I hope the code is clear. It seems that this forums decided that all the tabs that were formatting the code before pasting here would be converted to spaces, and I can't get the hand of the 'Increase Indent' function during posting. It seems to do very strange things with blocks of text, even when they haven't been highlighted.

As soon as this problem is figured out I'll get my dad to release the app, and it might be useful to some of you. It can save viewing positions (places on the earth where you are looking into your telescope), and the coords of celestial objects, so if you have objects that you frequently look at, you don't have to continually be typing in the same coords over and over again.

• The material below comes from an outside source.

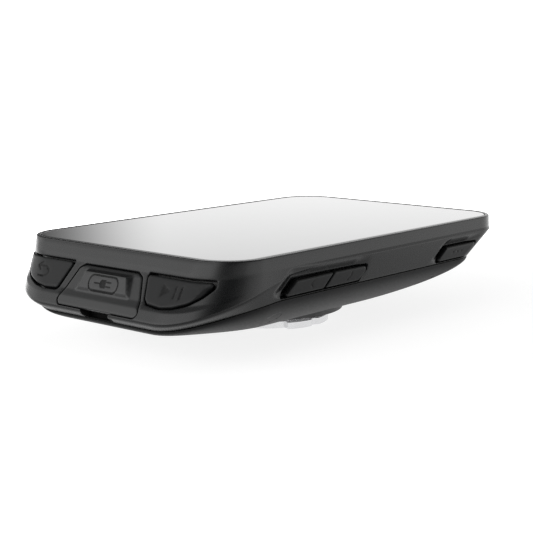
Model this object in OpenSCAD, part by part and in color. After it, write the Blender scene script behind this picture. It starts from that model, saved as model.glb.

Edit:: You may wish to just copy and paste the code into you're favorite IDE, as code is always more easily understandable with syntax highlighting.

Also, the 'Ignore' in the LongitudeDirection and LatitudeDirection enums are just in case someone has a long or lat coord that isn't marked with a N,S,E or W, but might have a negative sign in front. I don't do anything special for it. For example, with the latitude, if the coord is South, the calculations need the latitude degree to be negative, and the same for longitude and West.

If the user chooses 'Ignore', it's just like choosing North or East.